FOOTPASS: A Multi-Modal Multi-Agent Tactical Context Dataset for Play-by-Play Action Spotting in Soccer Broadcast Videos
Jeremie Ochin, Raphael Chekroun, Bogdan Stanciulescu, Sotiris Manitsaris
TL;DR
FOOTPASS tackles the challenge of automatically reconstructing play-by-play data in soccer by coupling broadcast-video perception with long-range tactical reasoning. The authors introduce FOOTPASS, a public benchmark comprising 54 full matches with synchronized play-by-play and game-state annotations, including player identities and single-player tracklets, enabling multi-modal learning. Benchmark results show that incorporating tactical priors and long-range reasoning (as in TAAD+DST) substantially improves precision and recall in high-recall regimes and enhances robustness to occlusion and replays. This dataset and the accompanying baselines offer a realistic, reproducible foundation for advancing person-centric event spotting and data-driven soccer analytics.
Abstract
Soccer video understanding has motivated the creation of datasets for tasks such as temporal action localization, spatiotemporal action detection (STAD), or multiobject tracking (MOT).

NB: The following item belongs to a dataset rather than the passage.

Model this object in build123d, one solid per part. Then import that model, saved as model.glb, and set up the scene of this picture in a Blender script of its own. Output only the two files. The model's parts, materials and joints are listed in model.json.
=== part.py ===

The annotation of structured sequences of events (who does what, when, and where) used for soccer analytics requires a holistic approach that integrates both STAD and MOT. However, current action recognition methods remain insufficient for constructing reliable play-by-play data and are typically used to assist rather than fully automate annotation. Parallel research has advanced tactical modeling, trajectory forecasting, and performance analysis, all grounded in game-state and play-by-play data. This motivates leveraging tactical knowledge as a prior to support computer-vision-based predictions, enabling more automated and reliable extraction of play-by-play data. We introduce Footovision Play-by-Play Action Spotting in Soccer Dataset (FOOTPASS), the first benchmark for play-by-play action spotting over entire soccer matches in a multi-modal, multi-agent tactical context. It enables the development of methods for player-centric action spotting that exploit both outputs from computer-vision tasks (e.g., tracking, identification) and prior knowledge of soccer, including its tactical regularities over long time horizons, to generate reliable play-by-play data streams. These streams form an essential input for data-driven sports analytics.